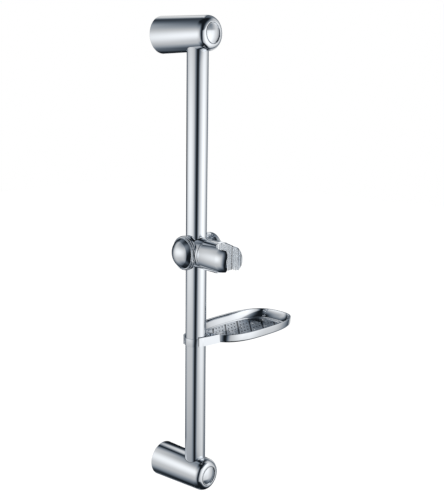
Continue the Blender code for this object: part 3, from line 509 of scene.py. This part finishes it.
def cradle_slot(name):
    """Slot for the hose, its mouth flared by a quarter circle on each side to round the fork's tips."""
    mouth = SLOT_HALF_WIDTH + TIP_ROUNDING
    tip = CRADLE_END_LENGTH * math.sqrt(1.0 - (mouth / CRADLE_RADIUS) ** 2)
    t = 0.5 * np.pi * np.linspace(0.0, 1.0, ARC_STEPS + 1)
    flare = np.column_stack([mouth - TIP_ROUNDING * np.cos(t), tip - TIP_ROUNDING * (1.0 - np.sin(t))])
    side = np.concatenate([[(SLOT_HALF_WIDTH, 0.0)], flare, [(mouth, 2 * CRADLE_END_LENGTH)]])
    outline = np.concatenate([side, side[::-1] * (-1.0, 1.0)])
    outline = np.column_stack([outline[:, 0], -BORE_CENTRE - outline[:, 1]])
    return prism(name, outline, (-2 * CRADLE_RADIUS, 2 * CRADLE_RADIUS), SLIDER_PLACE)


def bore_place():
    return SLIDER_PLACE @ Matrix.Translation((0.0, -BORE_CENTRE, 0.0))


def cradle_fork():
    """Forked bar that holds the handset."""
    fork = cradle_form("cradle_fork")
    bore = turned("bore", rod(BORE_RADIUS, -2 * CRADLE_RADIUS, 2 * CRADLE_RADIUS), bore_place())
    way = turned("pivot_way", rod(PIVOT_WAY_RADIUS, 0.5 * STUB_LENGTH, BORE_CENTRE), SLIDER_PLACE @ TO_ROOM)
    return smoothed(cut(fork, bore, cradle_slot("slot"), way))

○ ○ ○

Short exercise: Please output the entire listing exactly as it stands.

The reply:
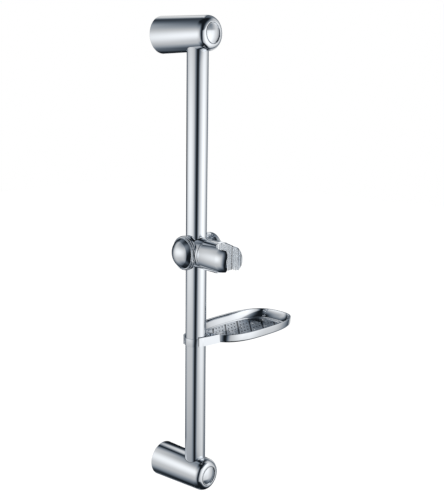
Continue the Blender code for this object: part 3, from line 509 of scene.py. This part finishes it.
def cradle_slot(name):
    """Slot for the hose, its mouth flared by a quarter circle on each side to round the fork's tips."""
    mouth = SLOT_HALF_WIDTH + TIP_ROUNDING
    tip = CRADLE_END_LENGTH * math.sqrt(1.0 - (mouth / CRADLE_RADIUS) ** 2)
    t = 0.5 * np.pi * np.linspace(0.0, 1.0, ARC_STEPS + 1)
    flare = np.column_stack([mouth - TIP_ROUNDING * np.cos(t), tip - TIP_ROUNDING * (1.0 - np.sin(t))])
    side = np.concatenate([[(SLOT_HALF_WIDTH, 0.0)], flare, [(mouth, 2 * CRADLE_END_LENGTH)]])
    outline = np.concatenate([side, side[::-1] * (-1.0, 1.0)])
    outline = np.column_stack([outline[:, 0], -BORE_CENTRE - outline[:, 1]])
    return prism(name, outline, (-2 * CRADLE_RADIUS, 2 * CRADLE_RADIUS), SLIDER_PLACE)


def bore_place():
    return SLIDER_PLACE @ Matrix.Translation((0.0, -BORE_CENTRE, 0.0))


def cradle_fork():
    """Forked bar that holds the handset."""
    fork = cradle_form("cradle_fork")
    bore = turned("bore", rod(BORE_RADIUS, -2 * CRADLE_RADIUS, 2 * CRADLE_RADIUS), bore_place())
    way = turned("pivot_way", rod(PIVOT_WAY_RADIUS, 0.5 * STUB_LENGTH, BORE_CENTRE), SLIDER_PLACE @ TO_ROOM)
    return smoothed(cut(fork, bore, cradle_slot("slot"), way))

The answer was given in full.